2. Get as many different businesses/organisations in your local town enthused as possible and get them to help you where they can. There's a lot of work to do. If they've got any spare cash, get them to give you that too! Publicity, venue hire, author expenses, etc. cost money and you probably can't afford it yourself. Oh, and don't expect to get paid either.
3. Plan the festival you'd like to go to and include events you wish other festivals had - poetry slams, pop-up book readings in cafes, book-themed pub crawls...anything you can think of that might be fun. The impractical ideas will fall away very quickly but don't discount them until they are impossible!
4. Be nice to writers!! Look after all the authors who agreed to come. Sure, they're selling their books. Sure it's good for their careers to talk about their work. Sure, their publishers will probably pay their expenses, but without them you'd have no festival at all. Treat them well. Treat them as if you've invited them into your home and you're proud of it. If they've had a great time they will be happy to be invited back.

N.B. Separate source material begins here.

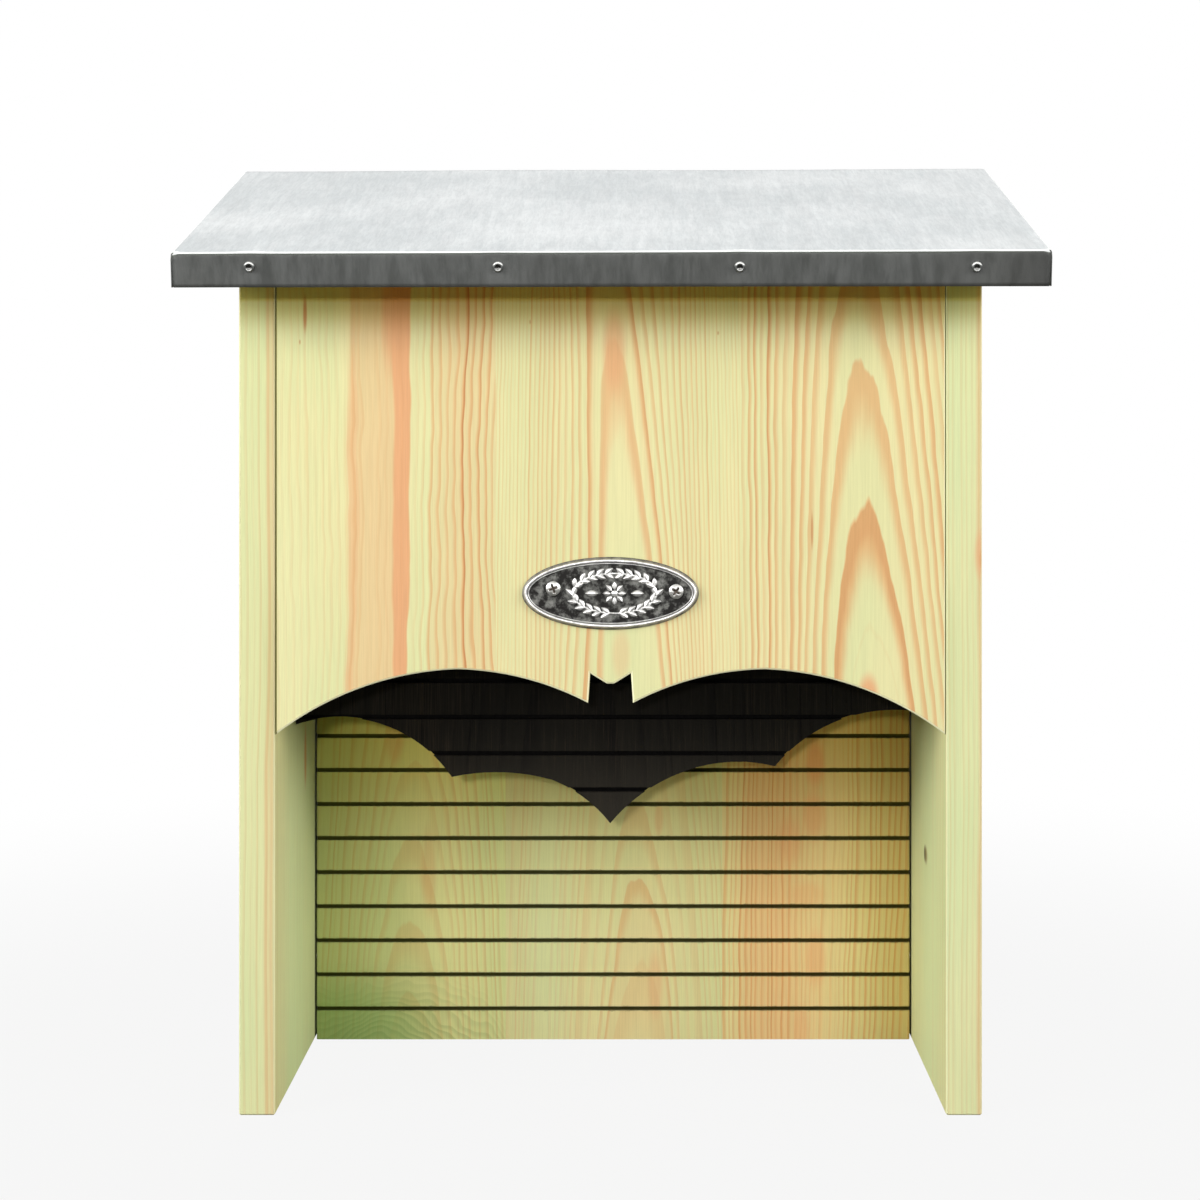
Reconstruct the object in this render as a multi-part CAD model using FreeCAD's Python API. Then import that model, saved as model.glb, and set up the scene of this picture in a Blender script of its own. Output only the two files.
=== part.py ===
import FreeCAD, Part
import math
import os

# Bat box for a wall: two roosting chambers behind a sawn front, under a folded metal roof.
# Millimetres. The origin is the middle of the footprint at the ground, +Z is up, the front faces -Y.

# Outside sizes
box_width = 330.0            # over the two side boards
side_depth = 136.0           # side boards, front edge to back edge
overall_height = 435.5       # to the back edge of the roof
roof_width = 374.0           # over the side flanges of the metal sheet
roof_overhang = 41.0         # roof in front of the front board
roof_slope = math.radians(17.5)

# Boards
board = 16.0                 # planed pine of all upright boards
roof_board_thickness = 14.0
eased_edge = 0.7             # sanded chamfer along the long edges of the boards
joint_play = 0.15            # open joint line between the front board and a side board
loose_play = 1.0             # each end of the back board and of the partition, between the sides
partition_top_gap = 3.0      # air over the partition, under the roof board

# Front board: three staves, lower edge sawn as a flying bat seen from behind
drawn_half_width = 149.0     # half width that both sawn outlines are drawn for
front_seams = (-51.0, 57.0)
wing_corner_height = 169.0
wing_outer_via = (111.0, 189.8)
wing_top = (68.5, 198.1)
wing_inner_via = (38.0, 193.9)
ear_foot = (10.0, 183.1)
ear_tip = (9.1, 196.3)
head_dip = (1.6, 191.7)

# Partition: stained dark, lower edge sawn as a bat's belly and wings, by hand, so its halves differ
partition_setback = 54.0     # front of the box to the front of the partition
belly_left_end = 166.2       # height where the outline meets the left edge
belly_left_outer_via = (-112.0, 167.4)
belly_left_point = (-75.5, 141.6)
belly_left_inner_via = (-52.0, 143.8)
belly_left_inner = (-28.2, 140.3)
belly_left_body_via = (-14.0, 132.6)
belly_tip = (-0.7, 119.9)
belly_right_body_via = (16.0, 135.0)
belly_right_inner = (32.7, 143.6)
belly_right_inner_via = (55.0, 148.6)
belly_right_point = (77.0, 146.6)
belly_right_outer_via = (105.0, 167.3)
belly_right_end = 171.5

# Back board: three staves
back_seams = (-53.6, 54.5)

# Saw kerfs that the bats climb by
groove_pitch = 17.0
groove_width = 2.0
groove_depth = 3.0
back_groove_first = 15.4     # middle of the lowest kerf on the back board
partition_groove_first = 135.7
groove_top_margin = 9.0      # whole wood left above the highest kerf

# Metal sheet
sheet = 0.7
fold_radius = 1.4            # outside of the folds
flange_height = 15.2
sheet_play = 0.25            # between the flanges and the edges of the roof board

# Domed pins through the flanges into the roof board
pin_shank_radius = 1.2
pin_length = 14.0
pin_head_radius = 2.7
pin_head_height = 1.3
pin_hollow_radius = 1.3
pin_hollow_depth = 0.9
pin_drop = 5.1               # roof plane to the pin's axis
front_pin_shares = (-0.821, -0.254, 0.297, 0.837)   # of the roof's half width
side_pin_places = (42.0, 138.0)

# Countersunk wood screws
screw_shank_radius = 1.75
screw_head_radius = 3.6
screw_head_height = 2.8
screw_length = 40.0
screw_recess_radius = 1.5
screw_recess_depth = 1.8
screw_tip = 4.0              # length of the point
screw_fit = 0.05             # radial gap between a screw and its hole
fastener_sides = 12
screw_over_foot = 40.0       # lowest corner of a cross board to its lowest screw
screw_under_roof = 36.0      # underside of the roof board to the highest screws
roof_screw_inset = 26.0      # from the front and back edges of a side board, along the slope

# Oval plate
plate_width = 78.4
plate_height = 32.2
plate_centre_height = 231.9
plate_thickness = 1.4
plate_rim_width = 1.9
plate_rim_height = 0.9
plate_screw_left = (-25.4, 2.2)
plate_screw_right = (29.1, 0.9)
plate_screw_shank_radius = 1.5
plate_screw_length = 12.0
plate_screw_head_radius = 3.2
plate_screw_head_height = 1.7
cross_width = 0.9
cross_reach = 1.9            # from the head's middle to the end of an arm
cross_depth = 0.9

# Steel hanger let into the back board
hanger_width = 34.0
hanger_height = 56.0
hanger_thickness = 2.0
hanger_corner = 6.0
hanger_drop = 40.0           # underside of the roof board to the hanger's middle
keyhole_radius = 4.75
keyhole_slot_width = 4.5
keyhole_slot_rise = 14.0     # round hole's middle to the slot's rounded end
keyhole_below_centre = 7.0
hanger_pocket_play = 0.2
head_pocket_margin = 2.0     # hollow behind the keyhole, beyond its edge
head_pocket_depth = 6.0      # behind the hanger
hanger_screw_spacing = 42.0
hanger_screw_length = 11.0

# Places worked out from the sizes
half_width = box_width / 2
inner_half = half_width - board
total_depth = side_depth + roof_overhang
back_y = total_depth / 2
front_y = back_y - side_depth
roof_front_y = -total_depth / 2
roof_half = roof_width / 2
tan_slope = math.tan(roof_slope)
cos_slope = math.cos(roof_slope)
roof_front_z = overall_height - total_depth * tan_slope
board_top = -sheet
board_underside = -(sheet + roof_board_thickness)
partition_y = front_y + partition_setback
front_pin_places = [share * roof_half for share in front_pin_shares]
panel_half = inner_half - loose_play
back_board_y = back_y - board
long_way = 3 * overall_height

X = FreeCAD.Vector(1, 0, 0)
Y = FreeCAD.Vector(0, 1, 0)
Z = FreeCAD.Vector(0, 0, 1)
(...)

5. Last but not least: when you're exhausted, frustrated, sick of lugging books around, fed up at people complaining the event they want to go to is too late/too early/too expensive/too cheap...remember why you agreed to do this in the first place: BECAUSE YOU LOVE BOOKS! Don't forget that, and take some extra vitamins - you'll need the energy!
Perhaps I'll be involved in next year's festival and perhaps I won't. One thing's for sure, I will continue to dream about being one of those writers on the podium soon, talking about my own work and making people laugh and cry for all the right reasons. So, if you see me at a Literature Festival one day, don't forget No. 4: Be nice to writers!